The outlook for a climate change deal is arguably worse. The UN convention on climate change is working to devise a replacement for the now-expired Kyoto Round. This would consist of binding targets for carbon emissions. Two factors help, marginally, in overcoming past stumbling blocks. The first is the US’s discovery of shale gas, which by replacing coal, is helping curb its emissions. The second is the slowdown in China’s growth, and the government’s rising concern about air pollution in the face of public protests.

Even so, those look insufficient to bridge the gulf that has impeded previous talks. The fundamental argument is that emerging economies do not see why they should hold back their economies with more expensive, if cleaner, energy to help address a problem that is largely caused by the energy use of the already developed world.

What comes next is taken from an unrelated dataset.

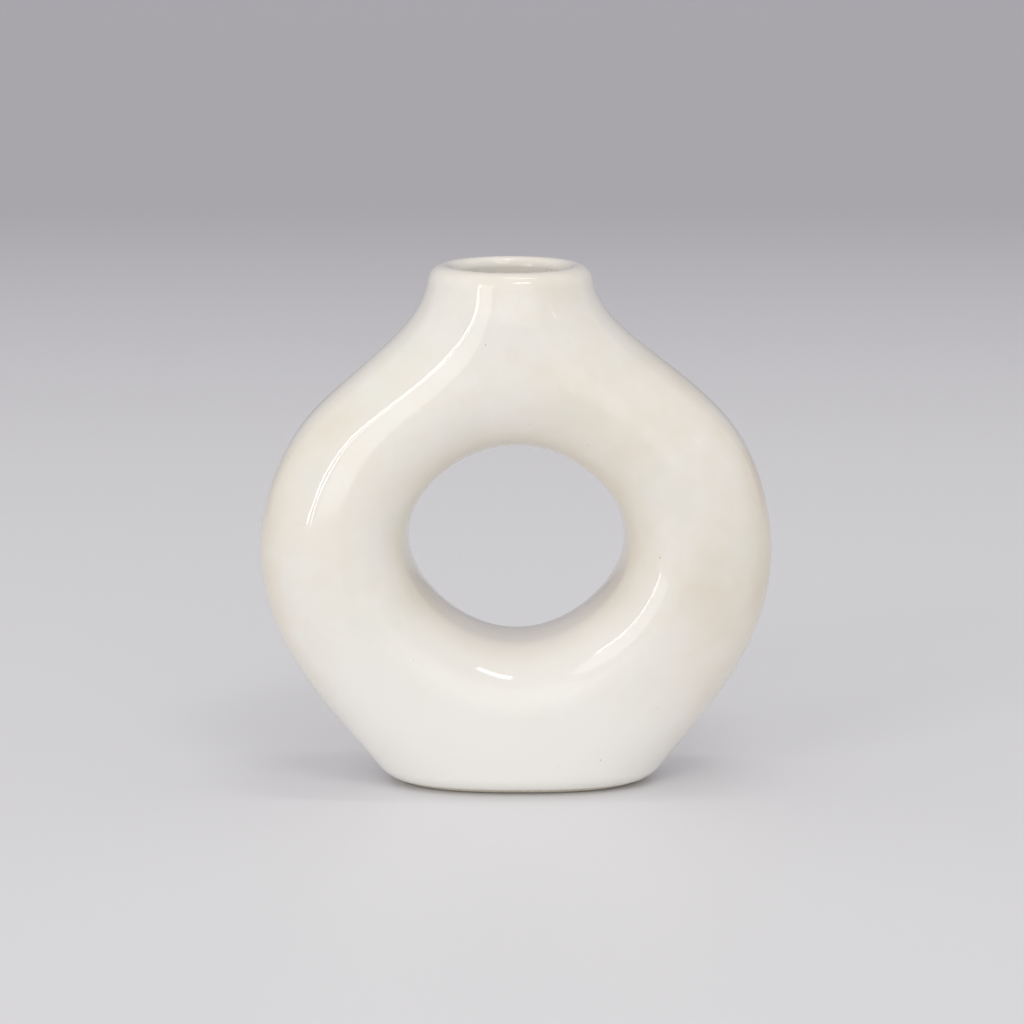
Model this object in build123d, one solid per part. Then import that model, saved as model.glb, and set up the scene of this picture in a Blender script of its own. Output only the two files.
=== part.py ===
from build123d import *
import math
import os

# Donut vase: a slip-cast, hollow ring with a short round neck, glazed inside and out.
# The origin is the middle of the foot, on the surface it stands on; +Z is up and the
# ring faces -Y. All sizes are millimetres. Outside sizes are taken over the glaze.

# ---- driving dimensions --------------------------------------------------------------

# whole vase
vase_height = 122.8

# the outline at each level, from the foot to the rim
foot_width = 61.0
foot_depth = 33.6
flank_width = 105.4
flank_depth = 40.6
belly_width = 120.0
belly_depth = 42.0
shoulder_width = 107.2
shoulder_depth = 42.0
slope_width = 86.8
slope_depth = 41.4
collar_width = 56.4
collar_depth = 40.8
neck_diameter = 43.0
rim_diameter = 37.8

# how high each level stands, as a share of the vase's height
flank_share = 0.244
belly_share = 0.464
shoulder_share = 0.651
slope_share = 0.757
collar_share = 0.863
neck_share = 0.920

# how square each outline is: 0 is an ellipse, 1 is nearly a rounded box, and less than 0
# is drawn in at its four corners
foot_fullness = 0.30
belly_fullness = 0.95
shoulder_fullness = 0.70
slope_fullness = 0.40
hole_fullness = -0.20

# the casting isn't quite upright: these parts lie to one side of the middle of the belly
foot_shift = 1.0
flank_shift = 0.5
shoulder_shift = 0.3
slope_shift = 0.4
collar_shift = -0.4
neck_shift = -1.2

# the hole through the ring, its centre a little above the widest level
hole_width = 50.4
hole_height = 45.6
hole_lift = 1.4
hole_shift = 0.2
hole_flare = 5.0
hole_edge_radius = 13.0

# edges
foot_edge_radius = 4.4
lip_outer_radius = 3.4
lip_inner_radius = 2.2
floor_corner_radius = 4.0
throat_corner_radius = 1.4

# the mouth
mouth_diameter = 25.8
throat_length = 6.0

# clay and glaze
wall = 4.8
floor_thickness = 5.5
glaze = 0.35
dry_foot_height = 1.6

# how far a form runs on past the plane that cuts it level
overrun = 6.0
tunnel_overrun = 2.0
# how far an edge may stray from a level and still lie in it
level_slack = 0.01

# the curve of an outline: its handles for an ellipse, and how far they move as it fills out
side_pull = 0.628
side_pull_gain = 0.60
crown_reach = 0.507
crown_reach_gain = 0.25
crown_total = 3.2


# ---- the outside form ----------------------------------------------------------------

class Level:
    """One horizontal outline of the vase, centred on shift, and how square it is."""

    def __init__(self, height, width, depth, fullness=0.0, shift=0.0):
        self.height = height
        self.half_width = width / 2
        self.half_depth = depth / 2
        self.fullness = fullness
        self.shift = shift


belly_height = belly_share * vase_height
hole_centre_height = belly_height + hole_lift


def levels():
    """The outlines from below the foot to above the rim."""
    foot = Level(0, foot_width, foot_depth, foot_fullness, foot_shift)
    flank = Level(
        flank_share * vase_height, flank_width, flank_depth, belly_fullness, flank_shift
    )
    belly = Level(belly_height, belly_width, belly_depth, belly_fullness)
    shoulder = Level(
        shoulder_share * vase_height,
        shoulder_width,
        shoulder_depth,
        shoulder_fullness,
        shoulder_shift,
    )
    slope = Level(
        slope_share * vase_height, slope_width, slope_depth, slope_fullness, slope_shift
    )
    collar = Level(collar_share * vase_height, collar_width, collar_depth, 0, collar_shift)
    neck = Level(neck_share * vase_height, neck_diameter, neck_diameter, 0, neck_shift)
    rim = Level(vase_height, rim_diameter, rim_diameter, 0, neck_shift)
    # the flank and the neck run straight on past the foot and the rim
    taper = (flank_width - foot_width) / flank.height
    below = Level(-overrun, foot_width - overrun * taper, foot_depth, foot_fullness, foot_shift)
    above = Level(vase_height + overrun, rim_diameter, rim_diameter, 0, neck_shift)
    return [below, foot, flank, belly, shoulder, slope, collar, neck, rim, above]


def outline(plane, half_width, half_depth, fullness):
    """Closed outline on a plane: a front and a back arch, square to the seams where they meet."""
    pull = side_pull + side_pull_gain * fullness
    reach = crown_reach + crown_reach_gain * fullness
    # the crown's handles stand so high that the middle of the curve reaches half_depth
    crown_pull = (crown_total - pull) / 2
    handles = [
        (-1, 0),
        (-1, pull),
        (-reach, crown_pull),
        (reach, crown_pull),
        (1, pull),
        (1, 0),
    ]
    arches = []
    for side in (-1, 1):
        points = [
            plane.from_local_coords((half_width * x, side * half_depth * y))
            for x, y in handles
        ]
        arches.append(Bezier(*points[:: -side]))
    return Wire(arches)


def bottle(inset):
    """The vase without its hole, drawn in by inset square to its flanks."""
    outlines = []
    stack = levels()
    for index, level in enumerate(stack):
        lower = stack[max(index - 1, 0)]
        upper = stack[min(index + 1, len(stack) - 1)]
        rise = upper.height - lower.height
        spread = upper.half_width - lower.half_width
        slant = math.hypot(rise, spread)
        half_width = level.half_width - inset * rise / slant
        height = level.height + inset * spread / slant
        plane = Plane(origin=(level.shift, 0, height))
        outlines.append(outline(plane, half_width, level.half_depth - inset, level.fullness))
    return Solid.make_loft(outlines)


def tunnel(inset):
    """The hole through the ring: a narrow-shouldered oval, waisted half-way through."""
    reach = belly_depth / 2 + tunnel_overrun
    rings = []
    for y, flare in ((-reach, hole_flare), (0, 0), (reach, hole_flare)):
        half_width = hole_width / 2 + flare + inset
        half_height = hole_height / 2 + flare + inset
        centre = (hole_shift, y, hole_centre_height)
        plane = Plane(origin=centre, x_dir=(1, 0, 0), z_dir=(0, -1, 0))
        rings.append(outline(plane, half_width, half_height, hole_fullness))
    return Solid.make_loft(rings)


def slab(bottom, top):
    """Everything between two levels."""
    size = 2 * belly_width
    return Pos(0, 0, bottom) * Box(size, size, top - bottom, align=(Align.CENTER, Align.CENTER, Align.MIN))


def ring_form(inset, bottom, top):
    """The ring with its hole, cut level at bottom and top, the hole's edges rounded over."""
    blank = bottle(inset) & slab(bottom, top)
    cutter = tunnel(inset)
    ring = blank - cutter
    hole_edges = new_edges(blank, cutter, combined=ring)
    return fillet(hole_edges, hole_edge_radius - inset)


def level_edges(body, height):
    """The edges that lie flat at one height."""
    return body.edges().filter_by_position(Axis.Z, height - level_slack, height + level_slack)


def vase_block(inset):
    """The vase as a solid block: ring, rounded foot and rounded lip, with no mouth yet."""
    top = vase_height - inset
    block = ring_form(inset, 0, top)
    block = fillet(level_edges(block, 0), foot_edge_radius)
    return fillet(level_edges(block, top), lip_outer_radius - inset)


# ---- the mouth and the space inside --------------------------------------------------

throat_top = vase_height - lip_inner_radius
throat_bottom = throat_top - throat_length


def mouth(inset):
    """Cutter for the mouth above the throat, opened out by the rounded edge of the lip."""
    top = vase_height - inset
    radius = mouth_diameter / 2 + inset
    with BuildSketch(Plane.XZ) as half:
        with BuildLine():
            Line((0, throat_top), (radius, throat_top))
            lip = TangentArc((radius, throat_top), (radius + top - throat_top, top), tangent=(0, 1))
            Polyline(lip @ 1, (lip @ 1) + (0, overrun), (0, top + overrun), (0, throat_top))
        make_face()
    return Pos(neck_shift, 0, 0) * revolve(half.sketch, Axis.Z)


def hollow(coat):
    """The space inside, up to the top of the throat, left by a coat of glaze on the clay."""
    ceiling = throat_bottom - coat
    bottom = floor_thickness + coat
    space = ring_form(glaze + wall + coat, bottom, ceiling)
    space = fillet(level_edges(space, bottom), floor_corner_radius - coat)
    space = fillet(level_edges(space, ceiling), throat_corner_radius)
    radius = mouth_diameter / 2 + glaze - coat
    throat = Cylinder(radius, throat_top - ceiling + overrun, align=(Align.CENTER, Align.CENTER, Align.MAX))
    return space + Pos(neck_shift, 0, throat_top) * throat


# ---- the pieces ----------------------------------------------------------------------

def make_clay_body():
    """The fired clay: one hollow casting, bare on the foot."""
    return vase_block(glaze) - mouth(glaze) - hollow(0)


def make_outer_glaze():
    """The glass coat from just above the foot, up and over the lip to the throat."""
    coat = (vase_block(0) - mouth(0)) - (vase_block(glaze) - mouth(glaze))
    return coat & slab(dry_foot_height, vase_height + overrun)


def make_liner_glaze():
    """The glass coat down the throat and all round the inside of the ring."""
    return hollow(0) - hollow(glaze)


pieces = {
    "clay_body": make_clay_body(),
    "outer_glaze": make_outer_glaze(),
    "liner_glaze": make_liner_glaze(),
}

os.makedirs("parts", exist_ok=True)
for name, piece in pieces.items():
    piece.label = name
    export_step(piece, f"parts/{name}.step")
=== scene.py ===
import math

import bmesh
import bpy
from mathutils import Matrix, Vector


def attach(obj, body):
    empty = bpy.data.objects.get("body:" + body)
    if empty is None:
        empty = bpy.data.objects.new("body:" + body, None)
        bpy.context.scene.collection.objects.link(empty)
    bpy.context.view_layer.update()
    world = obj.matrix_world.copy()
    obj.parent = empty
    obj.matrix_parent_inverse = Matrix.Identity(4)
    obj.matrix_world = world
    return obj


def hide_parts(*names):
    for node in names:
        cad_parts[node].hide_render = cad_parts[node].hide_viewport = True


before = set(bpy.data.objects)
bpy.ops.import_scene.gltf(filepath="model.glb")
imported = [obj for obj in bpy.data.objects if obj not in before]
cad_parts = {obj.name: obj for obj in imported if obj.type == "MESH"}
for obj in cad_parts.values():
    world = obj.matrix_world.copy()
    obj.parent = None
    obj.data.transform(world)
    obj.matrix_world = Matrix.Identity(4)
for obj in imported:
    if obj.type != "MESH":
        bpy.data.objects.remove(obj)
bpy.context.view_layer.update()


# ---- clay casting --------------------------------------------------------------------
# The vase itself: one hollow ring of fired clay, slip-cast in a two-part plaster mould,
# with a short round neck and a flat foot. Glaze covers all of it but the wiped foot.

millimetre = 0.001

# sizes in millimetres, over the glaze
vase_sizes = {
    "Height": 122.8,
    "Neck shift": -1.2,
    "Shoulder shift": 0.4,
    "Foot shift": 1.0,
    "Hole width": 50.3,
    "Hole height": 45.6,
    "Hole centre": 58.4,
    "Hole shift": 0.2,
    "Hole pinch": 0.026,
    "Hole egg": 0.02,
    "Hole flare": 5.0,
    "Hole edge": 13.0,
    "Foot edge": 4.2,
    "Lip outer edge": 3.4,
    "Lip inner edge": 2.2,
    "Mouth radius": 12.9,
    "Throat length": 6.0,
    "Wall": 4.8,
    "Floor": 5.5,
    "Floor corner": 4.0,
    "Glaze": 0.35,
    "Unevenness": 0.10,
}
# the heights between which the casting leans over to each of its shifts
foot_lean = (58, 0)
shoulder_lean = (62, 84)
neck_lean = (94, 117)
# how far from its waist the hole has opened out by the whole of its flare
flare_depth = 23.0
# the mouth is cut down to here, where the hollow has taken over
mouth_cut_bottom = 108
# how far the throat runs on into the hollow
throat_overlap = 2

# the outlines that draw the form, from one spacing below the foot to above the rim:
# half width, half depth and squareness of each
outline_spacing = 12.5
outlines = [
    (22.38, 16.0, 2.30),
    (30.45, 16.3, 2.25),
    (40.44, 19.1, 2.63),
    (49.90, 20.1, 3.05),
    (56.75, 20.6, 3.25),
    (59.89, 21.0, 3.30),
    (59.95, 21.0, 3.20),
    (56.60, 20.9, 3.00),
    (49.85, 20.8, 2.75),
    (34.70, 20.7, 2.05),
    (19.55, 20.6, 2.00),
    (18.32, 20.6, 2.00),
    (21.21, 20.6, 2.00),
]
outline_names = [f"Outline {number}" for number in range(len(outlines))]


def feed(tree, slot, value):
    """Links a measure or socket to a slot, or sets the slot to a plain value."""
    if isinstance(value, Measure):
        tree.links.new(value.socket, slot)
    elif isinstance(value, bpy.types.NodeSocket):
        tree.links.new(value, slot)
    else:
        slot.default_value = value


def add_node(tree, kind, settings=None, **inputs):
    """A node with its settings and inputs, each input's name written with _ for a space."""
    node = tree.nodes.new(kind)
    for name, value in (settings or {}).items():
        setattr(node, name, value)
    for name, value in inputs.items():
        feed(tree, node.inputs[name.replace("_", " ")], value)
    return node


def work_out(tree, operation, *terms):
    """The measure that a Math node gives from measures and plain numbers."""
    node = add_node(tree, "ShaderNodeMath", {"operation": operation})
    for slot, term in zip(node.inputs, terms):
        feed(tree, slot, term)
    return Measure(tree, node.outputs[0])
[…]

That the world would be better-off if countries could reach global agreements is, broadly, true. But those now look inaccessible. Critics of bilateral deals point out that they can be damaging, by, say, shutting poor countries out of trade and by becoming a form of protectionism. However, diplomacy on a smaller scale, if that is all that is available, can still do considerable good.

For Europe, given the crisis to its east, two immediate targets present themselves. One is to develop alternatives to Russian supply of gas, in a way that it has neglected to do over the past decade. That includes helping Poland develop alternatives; it has been left particularly exposed by Germany’s unilateral deals with Russia to secure gas. Indeed, the entire crisis will be a test of whether Germany’s commitment to the EU is greater than the national interest it believes it has pursued with those deals. At the same time, the EU needs  to help Ukraine financially and in trade links. This falls short of the ambitions of the great global deals of the past. It is a useful way, all the same, to promote stability and European values within the European continent.